-- Exercise description --
Only the lines from the line that has "bpy.context.scene.collection.objects.link(empty)" through the line that has "# The body's" should be reproduced, exactly and with both ends kept.

-- Input data --
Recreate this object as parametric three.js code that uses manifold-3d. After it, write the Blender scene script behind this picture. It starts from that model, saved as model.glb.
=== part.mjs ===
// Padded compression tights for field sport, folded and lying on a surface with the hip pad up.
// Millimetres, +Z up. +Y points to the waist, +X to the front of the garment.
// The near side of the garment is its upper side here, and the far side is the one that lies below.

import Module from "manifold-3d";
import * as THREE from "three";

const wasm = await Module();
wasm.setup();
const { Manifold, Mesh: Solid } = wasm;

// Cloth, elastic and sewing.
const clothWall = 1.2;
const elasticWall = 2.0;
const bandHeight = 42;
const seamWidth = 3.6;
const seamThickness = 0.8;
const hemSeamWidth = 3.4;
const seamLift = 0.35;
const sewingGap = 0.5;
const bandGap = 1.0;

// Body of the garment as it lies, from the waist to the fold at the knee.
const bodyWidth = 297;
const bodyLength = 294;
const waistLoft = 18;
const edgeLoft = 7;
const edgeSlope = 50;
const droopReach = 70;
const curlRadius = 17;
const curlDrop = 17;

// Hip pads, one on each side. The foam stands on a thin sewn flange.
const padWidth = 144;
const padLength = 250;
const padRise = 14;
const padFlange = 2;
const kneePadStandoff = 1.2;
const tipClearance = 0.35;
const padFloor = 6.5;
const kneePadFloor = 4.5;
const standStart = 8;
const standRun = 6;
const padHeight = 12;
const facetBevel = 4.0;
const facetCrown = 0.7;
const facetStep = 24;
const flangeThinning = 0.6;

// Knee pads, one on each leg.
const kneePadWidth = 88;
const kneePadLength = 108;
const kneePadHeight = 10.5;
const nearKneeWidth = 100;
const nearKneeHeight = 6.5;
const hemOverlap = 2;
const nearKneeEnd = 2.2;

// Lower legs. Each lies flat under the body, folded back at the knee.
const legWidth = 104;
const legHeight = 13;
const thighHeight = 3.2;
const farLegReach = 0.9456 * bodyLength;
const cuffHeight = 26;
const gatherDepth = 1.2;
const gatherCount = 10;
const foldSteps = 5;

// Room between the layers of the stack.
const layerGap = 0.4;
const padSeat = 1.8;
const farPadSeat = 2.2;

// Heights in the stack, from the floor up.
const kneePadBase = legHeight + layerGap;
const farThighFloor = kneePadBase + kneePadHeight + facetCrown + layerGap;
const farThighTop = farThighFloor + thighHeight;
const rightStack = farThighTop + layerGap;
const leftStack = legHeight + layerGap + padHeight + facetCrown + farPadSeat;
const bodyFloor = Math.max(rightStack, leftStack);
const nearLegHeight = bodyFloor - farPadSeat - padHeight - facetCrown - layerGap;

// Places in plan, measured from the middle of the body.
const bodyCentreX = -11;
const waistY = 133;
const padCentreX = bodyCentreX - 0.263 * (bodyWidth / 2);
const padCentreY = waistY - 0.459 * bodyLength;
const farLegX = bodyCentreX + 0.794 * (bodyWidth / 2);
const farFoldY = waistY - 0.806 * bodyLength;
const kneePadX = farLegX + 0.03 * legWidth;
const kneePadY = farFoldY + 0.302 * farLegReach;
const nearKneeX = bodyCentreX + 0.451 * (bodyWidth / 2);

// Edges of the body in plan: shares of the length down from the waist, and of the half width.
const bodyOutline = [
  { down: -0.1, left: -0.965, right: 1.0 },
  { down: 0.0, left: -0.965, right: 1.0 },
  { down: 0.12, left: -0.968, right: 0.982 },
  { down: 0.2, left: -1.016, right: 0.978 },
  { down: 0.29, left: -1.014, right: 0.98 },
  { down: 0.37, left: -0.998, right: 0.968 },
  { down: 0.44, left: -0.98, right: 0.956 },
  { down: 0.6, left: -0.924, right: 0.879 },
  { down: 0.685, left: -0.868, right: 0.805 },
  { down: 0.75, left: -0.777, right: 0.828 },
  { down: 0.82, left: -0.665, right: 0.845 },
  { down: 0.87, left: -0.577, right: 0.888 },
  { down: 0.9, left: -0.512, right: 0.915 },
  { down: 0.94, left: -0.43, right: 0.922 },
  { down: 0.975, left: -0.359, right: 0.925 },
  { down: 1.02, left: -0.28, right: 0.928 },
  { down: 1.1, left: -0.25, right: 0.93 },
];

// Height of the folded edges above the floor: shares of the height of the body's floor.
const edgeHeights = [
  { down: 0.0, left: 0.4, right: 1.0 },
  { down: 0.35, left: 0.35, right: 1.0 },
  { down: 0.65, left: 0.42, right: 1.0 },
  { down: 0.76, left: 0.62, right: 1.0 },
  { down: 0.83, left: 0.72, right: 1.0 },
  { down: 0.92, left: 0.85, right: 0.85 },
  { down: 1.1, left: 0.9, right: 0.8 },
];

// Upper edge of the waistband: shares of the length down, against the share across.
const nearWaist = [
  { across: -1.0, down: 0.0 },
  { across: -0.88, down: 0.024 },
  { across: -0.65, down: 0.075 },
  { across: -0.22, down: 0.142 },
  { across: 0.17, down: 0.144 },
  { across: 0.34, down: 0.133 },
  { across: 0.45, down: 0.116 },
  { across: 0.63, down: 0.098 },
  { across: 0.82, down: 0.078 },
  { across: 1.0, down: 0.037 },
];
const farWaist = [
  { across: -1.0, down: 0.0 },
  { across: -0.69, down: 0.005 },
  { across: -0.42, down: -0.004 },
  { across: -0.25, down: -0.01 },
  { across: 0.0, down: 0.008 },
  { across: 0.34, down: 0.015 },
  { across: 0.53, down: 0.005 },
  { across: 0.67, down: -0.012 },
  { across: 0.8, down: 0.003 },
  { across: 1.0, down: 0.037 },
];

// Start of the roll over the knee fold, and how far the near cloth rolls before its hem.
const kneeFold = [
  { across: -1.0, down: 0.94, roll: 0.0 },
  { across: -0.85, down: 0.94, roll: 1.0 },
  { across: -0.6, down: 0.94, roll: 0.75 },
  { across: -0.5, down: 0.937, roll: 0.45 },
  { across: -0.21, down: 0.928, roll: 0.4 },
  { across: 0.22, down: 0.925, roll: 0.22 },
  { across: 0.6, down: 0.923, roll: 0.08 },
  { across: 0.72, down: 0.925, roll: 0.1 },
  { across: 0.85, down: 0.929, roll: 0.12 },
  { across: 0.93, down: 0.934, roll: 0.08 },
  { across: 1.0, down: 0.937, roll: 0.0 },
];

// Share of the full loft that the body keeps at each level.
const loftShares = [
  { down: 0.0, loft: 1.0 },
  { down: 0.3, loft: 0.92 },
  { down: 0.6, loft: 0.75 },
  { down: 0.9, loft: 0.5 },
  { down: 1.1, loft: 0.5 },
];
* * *
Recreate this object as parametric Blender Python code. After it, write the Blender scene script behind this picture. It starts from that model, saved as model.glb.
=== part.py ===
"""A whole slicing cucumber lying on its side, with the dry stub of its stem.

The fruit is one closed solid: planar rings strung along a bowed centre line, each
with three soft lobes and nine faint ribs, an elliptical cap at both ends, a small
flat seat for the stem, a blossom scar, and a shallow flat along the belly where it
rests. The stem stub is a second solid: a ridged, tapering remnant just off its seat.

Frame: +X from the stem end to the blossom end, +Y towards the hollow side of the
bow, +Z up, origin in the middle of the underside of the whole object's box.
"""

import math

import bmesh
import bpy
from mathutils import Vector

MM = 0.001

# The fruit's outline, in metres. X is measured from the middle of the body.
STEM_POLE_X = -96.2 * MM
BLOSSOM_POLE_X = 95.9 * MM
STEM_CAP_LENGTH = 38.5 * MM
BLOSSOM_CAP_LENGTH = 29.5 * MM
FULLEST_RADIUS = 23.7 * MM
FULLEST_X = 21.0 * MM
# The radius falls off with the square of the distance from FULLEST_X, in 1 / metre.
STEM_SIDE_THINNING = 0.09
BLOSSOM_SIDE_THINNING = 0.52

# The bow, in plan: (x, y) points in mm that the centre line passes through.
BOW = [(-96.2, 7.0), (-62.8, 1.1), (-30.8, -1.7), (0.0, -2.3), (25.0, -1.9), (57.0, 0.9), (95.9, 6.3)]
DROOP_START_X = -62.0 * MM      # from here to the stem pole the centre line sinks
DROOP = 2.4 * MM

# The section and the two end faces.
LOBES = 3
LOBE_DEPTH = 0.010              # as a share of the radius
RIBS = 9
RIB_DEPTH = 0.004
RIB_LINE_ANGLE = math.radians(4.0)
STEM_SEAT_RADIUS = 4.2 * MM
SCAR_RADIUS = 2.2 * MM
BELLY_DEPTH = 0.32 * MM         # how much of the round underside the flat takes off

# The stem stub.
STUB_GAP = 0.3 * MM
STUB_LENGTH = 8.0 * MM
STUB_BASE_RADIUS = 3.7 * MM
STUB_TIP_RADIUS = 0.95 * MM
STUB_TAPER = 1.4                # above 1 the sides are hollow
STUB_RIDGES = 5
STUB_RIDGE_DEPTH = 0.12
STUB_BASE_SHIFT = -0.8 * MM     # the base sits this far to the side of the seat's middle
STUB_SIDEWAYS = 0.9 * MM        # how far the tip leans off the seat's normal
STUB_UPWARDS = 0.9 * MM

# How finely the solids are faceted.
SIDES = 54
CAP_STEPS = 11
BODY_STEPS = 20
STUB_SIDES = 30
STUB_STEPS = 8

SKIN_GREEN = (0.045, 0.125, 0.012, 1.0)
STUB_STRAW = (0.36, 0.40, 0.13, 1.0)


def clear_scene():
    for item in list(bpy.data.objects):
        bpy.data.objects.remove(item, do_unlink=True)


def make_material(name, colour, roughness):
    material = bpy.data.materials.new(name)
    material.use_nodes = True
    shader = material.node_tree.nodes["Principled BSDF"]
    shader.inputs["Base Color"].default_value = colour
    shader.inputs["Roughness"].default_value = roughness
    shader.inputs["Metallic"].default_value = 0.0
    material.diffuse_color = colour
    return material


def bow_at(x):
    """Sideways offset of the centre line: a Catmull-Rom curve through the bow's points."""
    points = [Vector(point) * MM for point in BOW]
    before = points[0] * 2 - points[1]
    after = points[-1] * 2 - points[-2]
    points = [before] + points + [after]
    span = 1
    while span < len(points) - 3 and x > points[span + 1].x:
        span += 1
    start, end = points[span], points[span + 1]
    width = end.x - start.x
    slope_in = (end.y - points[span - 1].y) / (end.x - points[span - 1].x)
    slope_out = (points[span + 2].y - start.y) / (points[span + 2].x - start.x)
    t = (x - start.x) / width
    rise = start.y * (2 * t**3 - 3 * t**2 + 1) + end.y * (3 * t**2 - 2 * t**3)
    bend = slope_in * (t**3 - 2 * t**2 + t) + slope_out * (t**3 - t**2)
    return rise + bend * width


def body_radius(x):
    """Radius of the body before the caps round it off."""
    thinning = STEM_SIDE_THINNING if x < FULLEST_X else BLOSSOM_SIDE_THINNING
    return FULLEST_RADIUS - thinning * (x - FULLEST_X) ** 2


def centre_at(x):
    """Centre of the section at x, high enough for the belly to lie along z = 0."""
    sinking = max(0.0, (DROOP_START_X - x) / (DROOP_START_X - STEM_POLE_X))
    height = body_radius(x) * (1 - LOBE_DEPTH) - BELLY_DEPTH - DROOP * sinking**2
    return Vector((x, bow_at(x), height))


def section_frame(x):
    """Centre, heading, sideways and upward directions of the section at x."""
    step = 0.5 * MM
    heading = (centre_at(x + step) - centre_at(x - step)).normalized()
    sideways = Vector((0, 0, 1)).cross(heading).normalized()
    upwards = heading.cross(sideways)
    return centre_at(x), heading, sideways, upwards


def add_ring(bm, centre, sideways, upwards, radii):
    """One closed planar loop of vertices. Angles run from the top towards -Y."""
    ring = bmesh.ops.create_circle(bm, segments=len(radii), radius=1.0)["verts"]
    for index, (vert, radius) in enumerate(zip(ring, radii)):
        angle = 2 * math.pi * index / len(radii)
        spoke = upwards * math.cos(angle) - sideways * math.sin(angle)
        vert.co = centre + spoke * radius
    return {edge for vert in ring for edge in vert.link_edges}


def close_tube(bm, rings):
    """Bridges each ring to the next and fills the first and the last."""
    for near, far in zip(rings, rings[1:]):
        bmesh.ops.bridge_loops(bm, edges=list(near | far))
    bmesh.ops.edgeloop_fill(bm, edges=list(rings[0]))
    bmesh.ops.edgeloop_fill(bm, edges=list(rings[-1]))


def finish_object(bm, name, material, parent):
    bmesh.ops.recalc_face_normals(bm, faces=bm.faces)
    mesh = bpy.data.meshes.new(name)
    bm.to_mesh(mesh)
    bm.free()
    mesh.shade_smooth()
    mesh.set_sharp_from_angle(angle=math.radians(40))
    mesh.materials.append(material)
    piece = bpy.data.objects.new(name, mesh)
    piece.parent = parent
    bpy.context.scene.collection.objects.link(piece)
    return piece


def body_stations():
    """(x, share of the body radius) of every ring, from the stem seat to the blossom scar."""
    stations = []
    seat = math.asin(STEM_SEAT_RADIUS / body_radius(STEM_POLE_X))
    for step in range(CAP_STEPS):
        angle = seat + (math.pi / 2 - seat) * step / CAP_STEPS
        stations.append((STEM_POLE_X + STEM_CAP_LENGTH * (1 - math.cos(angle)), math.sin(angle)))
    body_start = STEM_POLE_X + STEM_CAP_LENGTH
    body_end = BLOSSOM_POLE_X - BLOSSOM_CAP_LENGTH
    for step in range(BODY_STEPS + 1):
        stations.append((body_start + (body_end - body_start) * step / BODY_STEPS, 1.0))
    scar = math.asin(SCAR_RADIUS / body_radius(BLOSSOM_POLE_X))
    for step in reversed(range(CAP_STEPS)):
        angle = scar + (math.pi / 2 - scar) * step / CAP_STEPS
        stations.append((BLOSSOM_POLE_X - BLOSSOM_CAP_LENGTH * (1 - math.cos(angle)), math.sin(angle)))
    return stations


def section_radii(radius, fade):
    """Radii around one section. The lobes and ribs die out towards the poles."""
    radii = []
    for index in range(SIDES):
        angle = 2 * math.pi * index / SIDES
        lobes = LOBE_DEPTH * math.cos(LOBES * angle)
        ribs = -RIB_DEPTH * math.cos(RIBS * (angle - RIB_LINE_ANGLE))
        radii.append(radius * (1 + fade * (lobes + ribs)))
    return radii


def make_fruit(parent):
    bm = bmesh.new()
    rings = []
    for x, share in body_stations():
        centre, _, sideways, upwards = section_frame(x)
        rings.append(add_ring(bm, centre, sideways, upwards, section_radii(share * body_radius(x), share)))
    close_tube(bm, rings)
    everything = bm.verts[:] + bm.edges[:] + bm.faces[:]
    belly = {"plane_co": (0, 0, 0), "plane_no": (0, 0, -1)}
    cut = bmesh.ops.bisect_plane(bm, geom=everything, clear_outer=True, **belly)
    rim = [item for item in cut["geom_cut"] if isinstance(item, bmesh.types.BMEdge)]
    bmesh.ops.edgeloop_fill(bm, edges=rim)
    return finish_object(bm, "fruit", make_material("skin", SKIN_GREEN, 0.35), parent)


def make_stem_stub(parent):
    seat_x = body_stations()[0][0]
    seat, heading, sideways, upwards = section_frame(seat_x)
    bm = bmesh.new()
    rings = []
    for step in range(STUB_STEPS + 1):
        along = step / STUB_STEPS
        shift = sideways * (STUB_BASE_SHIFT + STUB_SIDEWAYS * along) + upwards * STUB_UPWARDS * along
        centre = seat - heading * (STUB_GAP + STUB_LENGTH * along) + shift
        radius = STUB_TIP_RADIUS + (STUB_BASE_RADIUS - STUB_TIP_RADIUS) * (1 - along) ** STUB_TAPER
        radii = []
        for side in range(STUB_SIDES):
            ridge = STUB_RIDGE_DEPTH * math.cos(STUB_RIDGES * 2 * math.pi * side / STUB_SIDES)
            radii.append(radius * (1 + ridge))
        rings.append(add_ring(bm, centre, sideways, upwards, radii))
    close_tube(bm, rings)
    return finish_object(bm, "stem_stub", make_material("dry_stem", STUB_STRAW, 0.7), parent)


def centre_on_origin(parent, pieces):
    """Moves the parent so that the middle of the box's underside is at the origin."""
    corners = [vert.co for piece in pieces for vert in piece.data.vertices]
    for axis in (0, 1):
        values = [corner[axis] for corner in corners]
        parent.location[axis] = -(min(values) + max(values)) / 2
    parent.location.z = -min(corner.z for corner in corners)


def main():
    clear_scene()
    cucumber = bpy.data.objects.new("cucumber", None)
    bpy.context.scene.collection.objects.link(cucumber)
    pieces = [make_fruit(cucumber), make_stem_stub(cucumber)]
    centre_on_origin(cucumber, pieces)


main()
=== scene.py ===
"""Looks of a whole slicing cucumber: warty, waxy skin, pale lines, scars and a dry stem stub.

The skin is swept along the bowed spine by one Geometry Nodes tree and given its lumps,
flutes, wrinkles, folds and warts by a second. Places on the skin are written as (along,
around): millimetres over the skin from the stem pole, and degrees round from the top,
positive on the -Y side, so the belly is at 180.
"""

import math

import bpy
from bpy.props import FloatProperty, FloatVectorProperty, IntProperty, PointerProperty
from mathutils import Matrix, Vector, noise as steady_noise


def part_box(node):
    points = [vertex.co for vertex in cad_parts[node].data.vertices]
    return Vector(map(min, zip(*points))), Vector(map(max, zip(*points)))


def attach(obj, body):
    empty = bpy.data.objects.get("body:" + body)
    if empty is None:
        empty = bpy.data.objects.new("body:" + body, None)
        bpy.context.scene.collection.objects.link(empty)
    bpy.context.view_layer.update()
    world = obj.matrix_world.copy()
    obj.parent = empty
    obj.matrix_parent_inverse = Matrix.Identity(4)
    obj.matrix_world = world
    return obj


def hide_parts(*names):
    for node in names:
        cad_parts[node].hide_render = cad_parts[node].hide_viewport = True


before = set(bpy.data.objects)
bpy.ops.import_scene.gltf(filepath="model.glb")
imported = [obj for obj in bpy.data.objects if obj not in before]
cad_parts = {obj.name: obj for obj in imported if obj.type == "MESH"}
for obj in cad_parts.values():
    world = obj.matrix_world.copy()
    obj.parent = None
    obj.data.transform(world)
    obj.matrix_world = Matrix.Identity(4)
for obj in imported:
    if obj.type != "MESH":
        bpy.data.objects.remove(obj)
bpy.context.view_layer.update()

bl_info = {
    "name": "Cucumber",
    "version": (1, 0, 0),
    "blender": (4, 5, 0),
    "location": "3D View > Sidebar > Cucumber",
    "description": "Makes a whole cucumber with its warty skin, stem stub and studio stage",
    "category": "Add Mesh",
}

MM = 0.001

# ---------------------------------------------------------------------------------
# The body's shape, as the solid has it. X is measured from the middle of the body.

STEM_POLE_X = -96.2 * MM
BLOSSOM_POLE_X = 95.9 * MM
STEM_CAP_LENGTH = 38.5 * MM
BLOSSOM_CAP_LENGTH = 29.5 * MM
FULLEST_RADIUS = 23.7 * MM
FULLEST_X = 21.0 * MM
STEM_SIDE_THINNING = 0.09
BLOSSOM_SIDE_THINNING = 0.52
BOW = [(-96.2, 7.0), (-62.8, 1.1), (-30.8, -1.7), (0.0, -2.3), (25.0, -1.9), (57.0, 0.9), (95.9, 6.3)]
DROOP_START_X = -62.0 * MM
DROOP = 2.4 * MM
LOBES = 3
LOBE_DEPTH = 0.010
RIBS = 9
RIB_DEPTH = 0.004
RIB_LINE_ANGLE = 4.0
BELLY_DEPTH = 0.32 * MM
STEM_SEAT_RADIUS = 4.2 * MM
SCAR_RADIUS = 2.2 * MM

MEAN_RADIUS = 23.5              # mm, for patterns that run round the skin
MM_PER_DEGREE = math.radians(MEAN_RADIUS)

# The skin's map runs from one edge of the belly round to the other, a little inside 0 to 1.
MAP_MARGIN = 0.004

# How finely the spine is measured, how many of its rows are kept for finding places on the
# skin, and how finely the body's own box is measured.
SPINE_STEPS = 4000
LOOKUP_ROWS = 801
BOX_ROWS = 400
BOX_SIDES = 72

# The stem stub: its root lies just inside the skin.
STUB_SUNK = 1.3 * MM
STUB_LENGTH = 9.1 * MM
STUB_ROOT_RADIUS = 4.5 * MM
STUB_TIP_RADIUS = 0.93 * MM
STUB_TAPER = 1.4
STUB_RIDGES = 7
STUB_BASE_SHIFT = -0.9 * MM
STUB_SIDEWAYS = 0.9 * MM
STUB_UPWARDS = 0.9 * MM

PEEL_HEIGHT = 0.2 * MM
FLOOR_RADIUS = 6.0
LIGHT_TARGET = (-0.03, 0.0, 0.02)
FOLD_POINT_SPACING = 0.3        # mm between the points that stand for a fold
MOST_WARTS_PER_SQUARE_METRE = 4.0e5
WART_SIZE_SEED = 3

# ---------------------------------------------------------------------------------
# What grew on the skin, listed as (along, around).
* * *
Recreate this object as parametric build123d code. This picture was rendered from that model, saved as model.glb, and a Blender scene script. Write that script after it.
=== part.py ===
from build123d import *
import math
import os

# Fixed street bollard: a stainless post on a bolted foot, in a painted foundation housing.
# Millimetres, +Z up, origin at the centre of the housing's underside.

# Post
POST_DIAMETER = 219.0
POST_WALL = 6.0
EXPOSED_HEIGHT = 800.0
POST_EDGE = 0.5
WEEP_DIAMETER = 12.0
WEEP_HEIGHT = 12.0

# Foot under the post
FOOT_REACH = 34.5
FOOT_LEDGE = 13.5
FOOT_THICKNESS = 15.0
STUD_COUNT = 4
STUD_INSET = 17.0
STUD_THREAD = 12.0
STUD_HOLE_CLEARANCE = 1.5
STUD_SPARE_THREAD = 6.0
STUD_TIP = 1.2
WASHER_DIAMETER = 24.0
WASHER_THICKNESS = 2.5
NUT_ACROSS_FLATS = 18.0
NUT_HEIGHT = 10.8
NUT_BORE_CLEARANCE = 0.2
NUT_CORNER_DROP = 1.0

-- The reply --
        bpy.context.scene.collection.objects.link(empty)
    bpy.context.view_layer.update()
    world = obj.matrix_world.copy()
    obj.parent = empty
    obj.matrix_parent_inverse = Matrix.Identity(4)
    obj.matrix_world = world
    return obj


def hide_parts(*names):
    for node in names:
        cad_parts[node].hide_render = cad_parts[node].hide_viewport = True


before = set(bpy.data.objects)
bpy.ops.import_scene.gltf(filepath="model.glb")
imported = [obj for obj in bpy.data.objects if obj not in before]
cad_parts = {obj.name: obj for obj in imported if obj.type == "MESH"}
for obj in cad_parts.values():
    world = obj.matrix_world.copy()
    obj.parent = None
    obj.data.transform(world)
    obj.matrix_world = Matrix.Identity(4)
for obj in imported:
    if obj.type != "MESH":
        bpy.data.objects.remove(obj)
bpy.context.view_layer.update()

bl_info = {
    "name": "Cucumber",
    "version": (1, 0, 0),
    "blender": (4, 5, 0),
    "location": "3D View > Sidebar > Cucumber",
    "description": "Makes a whole cucumber with its warty skin, stem stub and studio stage",
    "category": "Add Mesh",
}

MM = 0.001

# ---------------------------------------------------------------------------------
# The body's shape, as the solid has it. X is measured from the middle of the body.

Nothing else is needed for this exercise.